### [Task details]
Return each line that holds the word "from".
[Start Supplied data]
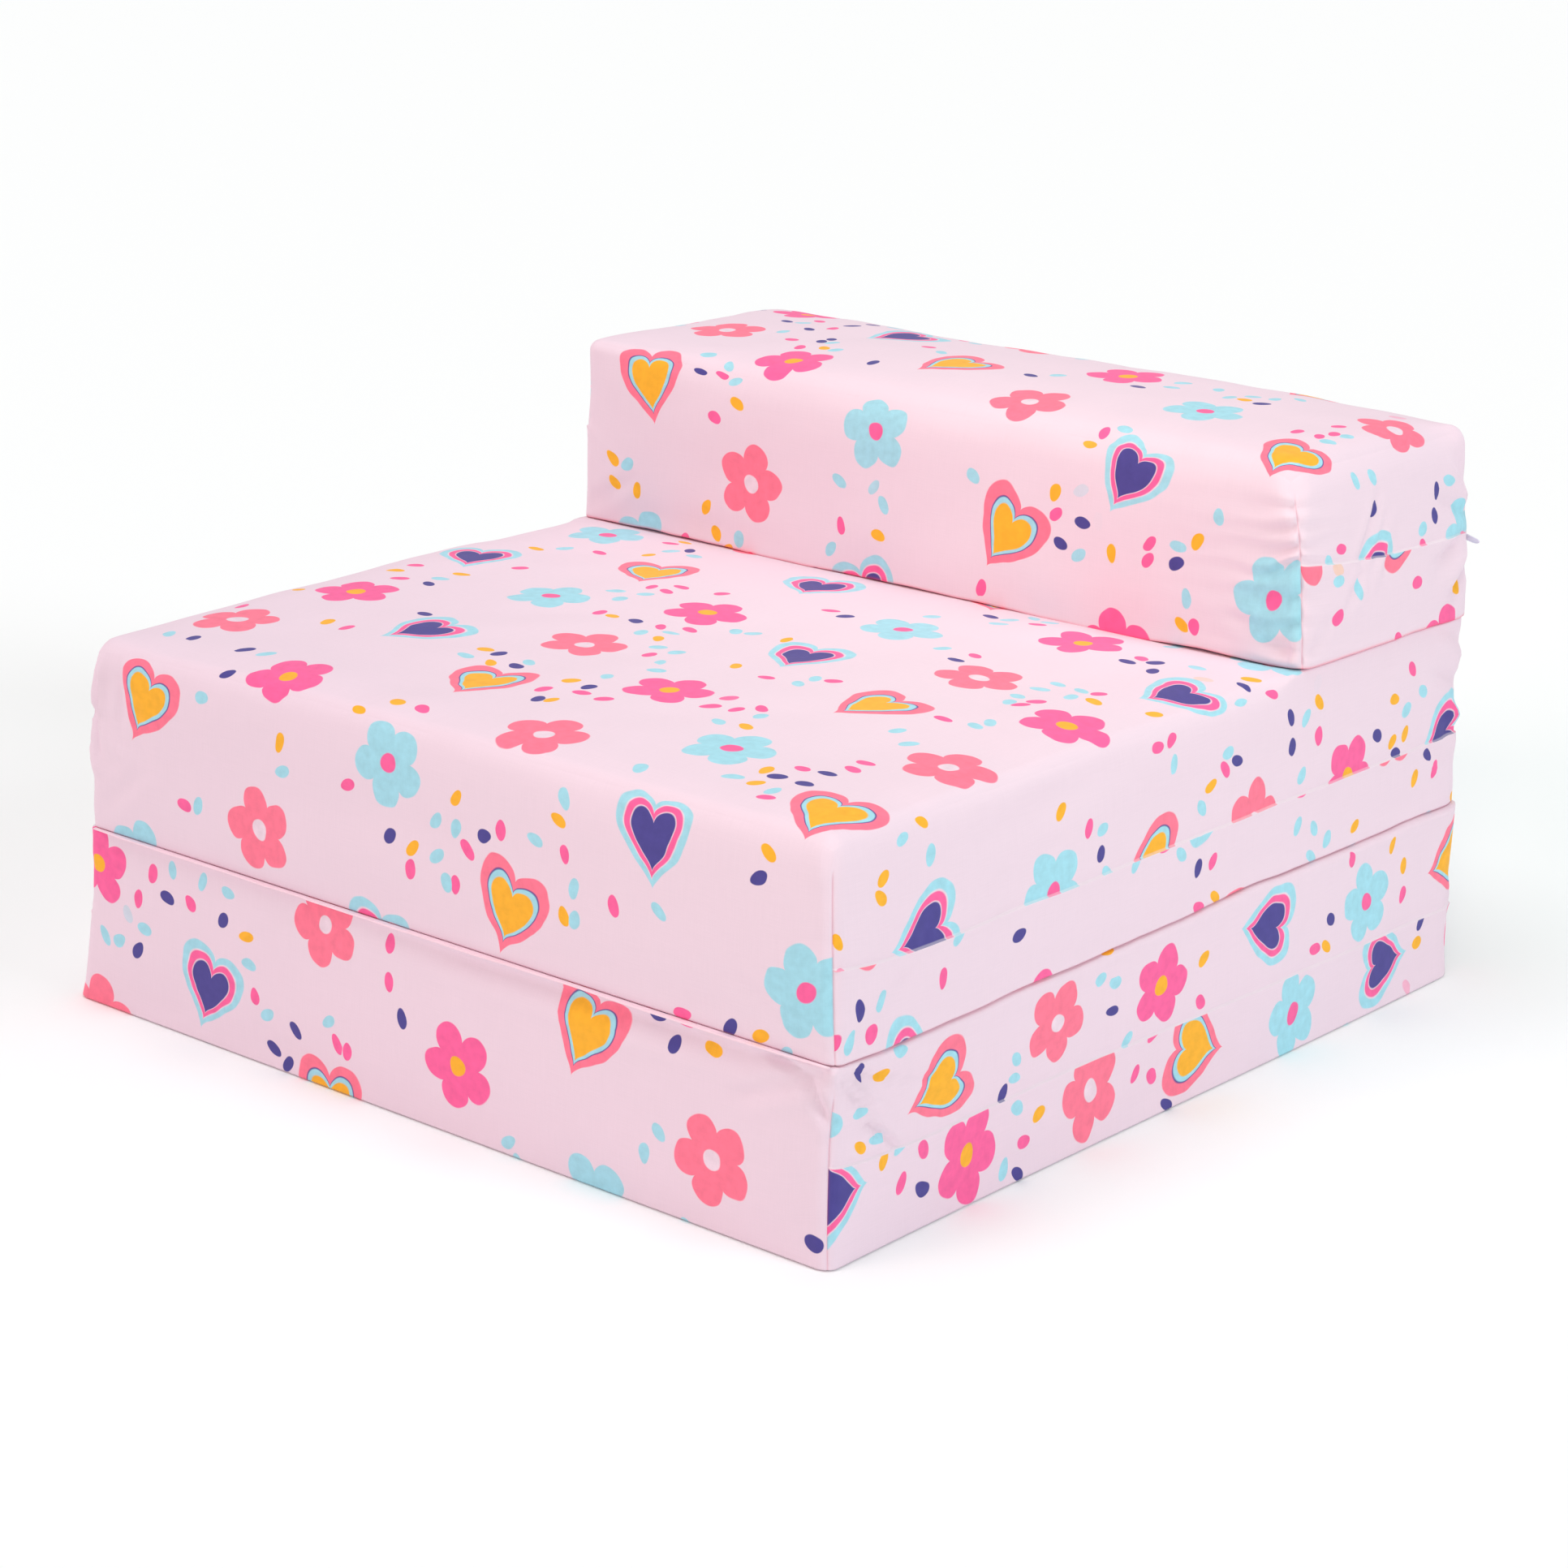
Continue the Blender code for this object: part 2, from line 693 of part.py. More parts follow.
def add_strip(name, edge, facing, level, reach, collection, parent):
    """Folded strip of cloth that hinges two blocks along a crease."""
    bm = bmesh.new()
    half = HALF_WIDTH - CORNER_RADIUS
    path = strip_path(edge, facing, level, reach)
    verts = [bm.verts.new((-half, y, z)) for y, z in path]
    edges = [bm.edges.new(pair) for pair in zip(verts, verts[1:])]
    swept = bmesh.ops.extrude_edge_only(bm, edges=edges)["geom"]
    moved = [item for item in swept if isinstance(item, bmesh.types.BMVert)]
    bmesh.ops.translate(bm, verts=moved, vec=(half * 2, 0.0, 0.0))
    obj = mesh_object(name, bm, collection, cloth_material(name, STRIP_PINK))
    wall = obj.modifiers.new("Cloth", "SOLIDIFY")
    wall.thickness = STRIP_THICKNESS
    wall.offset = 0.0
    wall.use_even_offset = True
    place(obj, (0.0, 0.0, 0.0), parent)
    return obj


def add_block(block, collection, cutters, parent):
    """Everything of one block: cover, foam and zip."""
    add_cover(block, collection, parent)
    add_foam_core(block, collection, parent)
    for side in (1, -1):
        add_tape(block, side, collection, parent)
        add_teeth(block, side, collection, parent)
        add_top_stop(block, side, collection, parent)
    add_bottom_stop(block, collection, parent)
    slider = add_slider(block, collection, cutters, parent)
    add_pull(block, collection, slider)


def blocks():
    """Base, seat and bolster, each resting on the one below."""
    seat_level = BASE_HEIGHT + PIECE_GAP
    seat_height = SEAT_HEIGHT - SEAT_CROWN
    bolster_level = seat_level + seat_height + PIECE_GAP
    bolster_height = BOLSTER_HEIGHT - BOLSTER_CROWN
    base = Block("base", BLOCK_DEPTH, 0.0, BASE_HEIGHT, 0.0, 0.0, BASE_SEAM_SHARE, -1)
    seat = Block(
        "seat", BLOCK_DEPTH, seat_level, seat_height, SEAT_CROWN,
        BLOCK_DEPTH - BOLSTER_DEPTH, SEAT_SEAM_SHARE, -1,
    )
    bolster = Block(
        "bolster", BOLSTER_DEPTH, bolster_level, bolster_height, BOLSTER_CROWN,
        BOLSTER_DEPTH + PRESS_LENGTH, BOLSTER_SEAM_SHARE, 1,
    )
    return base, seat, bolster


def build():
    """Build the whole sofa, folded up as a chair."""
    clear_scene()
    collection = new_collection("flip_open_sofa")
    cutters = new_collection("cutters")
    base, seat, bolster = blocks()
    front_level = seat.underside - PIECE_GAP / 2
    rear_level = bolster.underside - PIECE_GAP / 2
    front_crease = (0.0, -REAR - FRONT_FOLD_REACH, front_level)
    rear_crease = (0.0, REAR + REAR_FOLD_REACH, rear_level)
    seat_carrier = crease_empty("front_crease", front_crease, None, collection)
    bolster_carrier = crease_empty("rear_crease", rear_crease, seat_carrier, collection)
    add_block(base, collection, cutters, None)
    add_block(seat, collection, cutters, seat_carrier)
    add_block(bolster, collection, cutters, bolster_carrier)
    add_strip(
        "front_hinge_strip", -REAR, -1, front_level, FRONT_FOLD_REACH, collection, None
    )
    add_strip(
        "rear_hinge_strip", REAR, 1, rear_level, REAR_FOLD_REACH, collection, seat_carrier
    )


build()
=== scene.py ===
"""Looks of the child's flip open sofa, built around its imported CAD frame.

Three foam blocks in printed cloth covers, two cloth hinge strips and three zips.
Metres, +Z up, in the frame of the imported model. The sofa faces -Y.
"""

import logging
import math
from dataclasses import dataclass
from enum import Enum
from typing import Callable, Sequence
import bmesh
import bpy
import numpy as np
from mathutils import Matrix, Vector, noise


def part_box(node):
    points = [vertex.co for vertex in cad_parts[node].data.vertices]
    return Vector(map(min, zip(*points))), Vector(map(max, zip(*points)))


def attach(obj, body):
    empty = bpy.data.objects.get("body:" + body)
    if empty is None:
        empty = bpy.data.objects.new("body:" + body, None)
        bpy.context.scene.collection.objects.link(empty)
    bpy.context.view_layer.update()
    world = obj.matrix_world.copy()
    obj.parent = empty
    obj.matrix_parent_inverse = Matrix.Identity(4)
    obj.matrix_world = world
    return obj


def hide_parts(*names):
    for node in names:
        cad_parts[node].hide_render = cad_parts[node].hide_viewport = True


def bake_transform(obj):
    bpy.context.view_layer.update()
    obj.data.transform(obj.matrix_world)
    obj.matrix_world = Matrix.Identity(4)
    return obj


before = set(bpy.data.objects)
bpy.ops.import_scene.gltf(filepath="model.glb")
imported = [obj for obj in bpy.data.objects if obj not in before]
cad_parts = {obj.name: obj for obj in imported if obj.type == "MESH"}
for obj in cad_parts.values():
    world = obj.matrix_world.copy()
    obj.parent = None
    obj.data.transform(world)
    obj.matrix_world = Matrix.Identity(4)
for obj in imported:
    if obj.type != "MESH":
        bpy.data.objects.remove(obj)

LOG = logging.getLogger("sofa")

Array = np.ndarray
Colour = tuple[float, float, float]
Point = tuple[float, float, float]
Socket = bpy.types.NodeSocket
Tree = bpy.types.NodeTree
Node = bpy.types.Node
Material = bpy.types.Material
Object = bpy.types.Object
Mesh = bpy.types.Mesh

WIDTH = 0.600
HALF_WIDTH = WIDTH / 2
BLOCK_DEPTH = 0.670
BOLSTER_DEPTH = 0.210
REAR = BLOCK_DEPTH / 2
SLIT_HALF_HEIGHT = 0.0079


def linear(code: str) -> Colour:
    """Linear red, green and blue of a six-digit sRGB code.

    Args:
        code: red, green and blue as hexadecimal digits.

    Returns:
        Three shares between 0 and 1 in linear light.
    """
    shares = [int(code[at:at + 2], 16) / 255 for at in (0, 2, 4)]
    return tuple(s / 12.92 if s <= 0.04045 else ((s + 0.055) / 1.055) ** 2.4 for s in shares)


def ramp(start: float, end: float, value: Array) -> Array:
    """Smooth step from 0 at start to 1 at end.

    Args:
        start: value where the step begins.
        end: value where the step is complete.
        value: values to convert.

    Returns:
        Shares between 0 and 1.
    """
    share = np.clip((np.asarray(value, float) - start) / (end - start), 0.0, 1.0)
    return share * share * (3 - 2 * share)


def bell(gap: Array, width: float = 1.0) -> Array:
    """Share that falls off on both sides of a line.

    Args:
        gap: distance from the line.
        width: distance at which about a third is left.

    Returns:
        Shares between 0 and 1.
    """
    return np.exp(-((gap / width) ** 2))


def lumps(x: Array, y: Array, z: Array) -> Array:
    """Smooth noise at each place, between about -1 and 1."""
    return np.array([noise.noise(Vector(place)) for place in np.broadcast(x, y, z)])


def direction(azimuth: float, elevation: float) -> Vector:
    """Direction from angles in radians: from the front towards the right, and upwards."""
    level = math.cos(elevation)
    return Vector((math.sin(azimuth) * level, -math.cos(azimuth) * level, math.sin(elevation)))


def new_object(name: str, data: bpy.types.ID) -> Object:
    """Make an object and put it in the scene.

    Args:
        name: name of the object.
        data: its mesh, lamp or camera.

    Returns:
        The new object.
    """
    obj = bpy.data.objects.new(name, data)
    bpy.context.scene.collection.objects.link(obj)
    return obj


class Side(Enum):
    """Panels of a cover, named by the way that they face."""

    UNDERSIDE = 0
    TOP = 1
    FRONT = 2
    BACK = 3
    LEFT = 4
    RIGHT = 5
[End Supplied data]
### [Result of the exercise]
Continue the Blender code for this object: part 2, from line 693 of part.py. More parts follow.
from dataclasses import dataclass
from enum import Enum
from typing import Callable, Sequence
from mathutils import Matrix, Vector, noise
    """Smooth step from 0 at start to 1 at end.
        gap: distance from the line.
    """Direction from angles in radians: from the front towards the right, and upwards."""